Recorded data
════════════════════

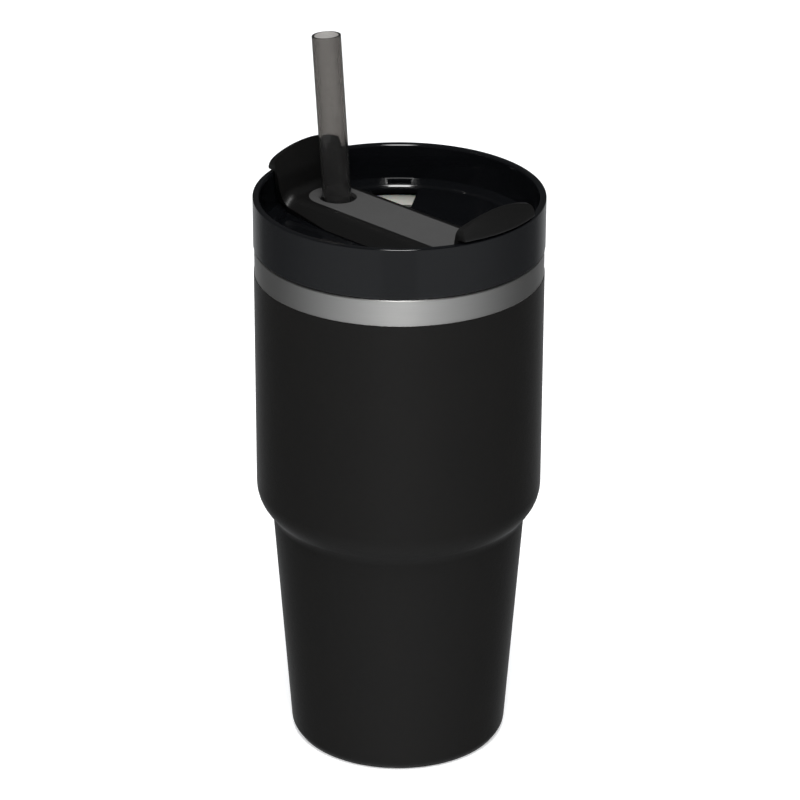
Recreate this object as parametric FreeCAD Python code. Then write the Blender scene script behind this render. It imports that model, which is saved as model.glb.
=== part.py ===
"""Insulated travel tumbler: a double-wall steel mug, a tinted screw-on lid with a turning cover, and a straw.

Frame: +Z up, millimetres, origin at the centre of the standing ring. The cover's bar lies along X, with
its straw hole towards -X. Every function makes one separate piece, which is written to parts/NODE.step.
"""

import FreeCAD
import Part
import math
import os

V = FreeCAD.Vector
Z_AXIS = V(0, 0, 1)

# Driving dimensions of the mug
RIM_Z = 184.2            # top of the steel rim
BAND_Z = 174.8           # lower edge of the bare steel band
BAND_R = 49.2            # outer radius of the bare band
COAT_R = 49.4            # outer radius of the powder-coated barrel
SHOULDER_Z = 91.2        # where the barrel's line meets the shoulder's line
SHOULDER_SLOPE = 44.0    # shoulder below horizontal, degrees
SHOULDER_OUT_R = 12.2    # rounding at the top of the shoulder
SHOULDER_IN_R = 6.2      # rounding at the foot of the shoulder
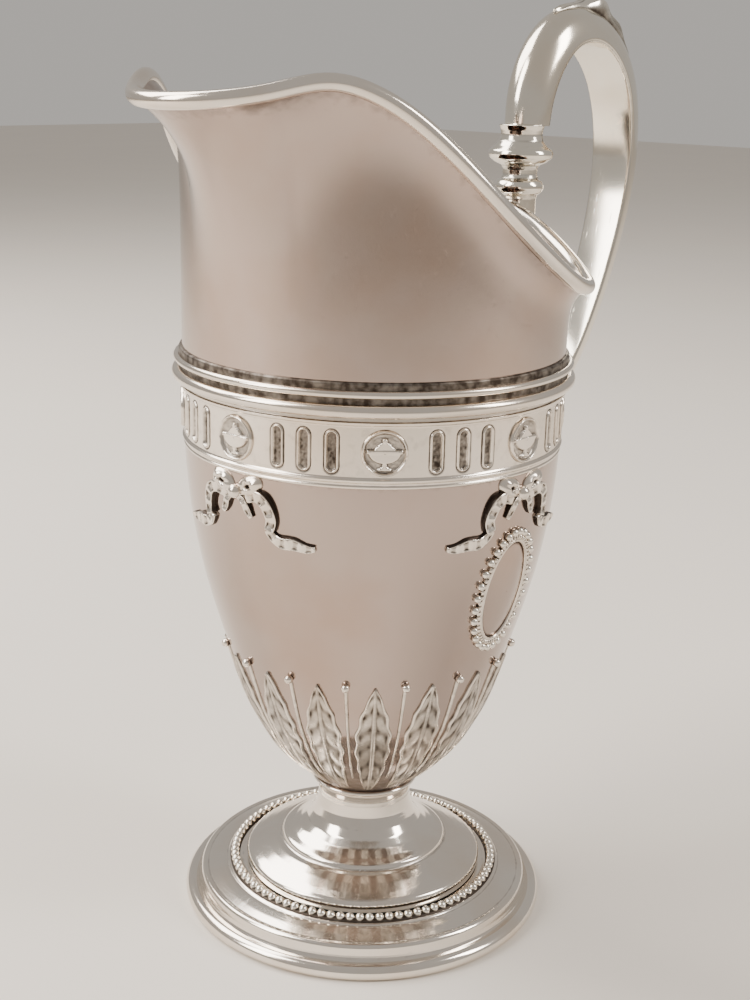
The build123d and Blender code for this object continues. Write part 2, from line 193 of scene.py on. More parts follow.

════════════════════

*Task instructions*: Reproduce the records in full, exactly as written.

*Output for this task*:
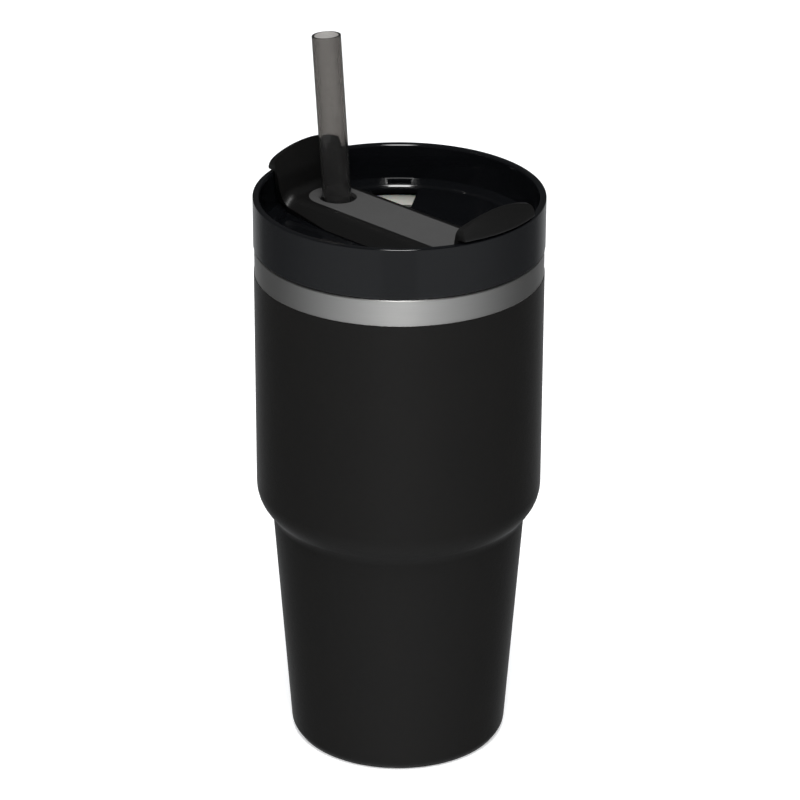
Recreate this object as parametric FreeCAD Python code. Then write the Blender scene script behind this render. It imports that model, which is saved as model.glb.
=== part.py ===
"""Insulated travel tumbler: a double-wall steel mug, a tinted screw-on lid with a turning cover, and a straw.

Frame: +Z up, millimetres, origin at the centre of the standing ring. The cover's bar lies along X, with
its straw hole towards -X. Every function makes one separate piece, which is written to parts/NODE.step.
"""

import FreeCAD
import Part
import math
import os

V = FreeCAD.Vector
Z_AXIS = V(0, 0, 1)

# Driving dimensions of the mug
RIM_Z = 184.2            # top of the steel rim
BAND_Z = 174.8           # lower edge of the bare steel band
BAND_R = 49.2            # outer radius of the bare band
COAT_R = 49.4            # outer radius of the powder-coated barrel
SHOULDER_Z = 91.2        # where the barrel's line meets the shoulder's line
SHOULDER_SLOPE = 44.0    # shoulder below horizontal, degrees
SHOULDER_OUT_R = 12.2    # rounding at the top of the shoulder
SHOULDER_IN_R = 6.2      # rounding at the foot of the shoulder
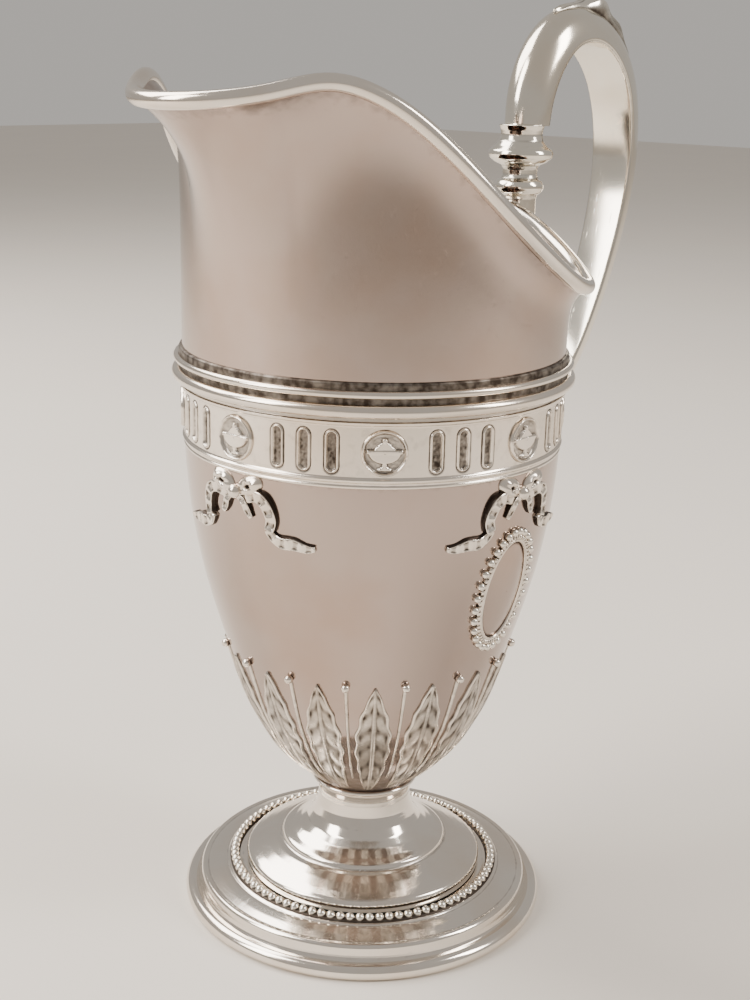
The build123d and Blender code for this object continues. Write part 2, from line 193 of scene.py on. More parts follow.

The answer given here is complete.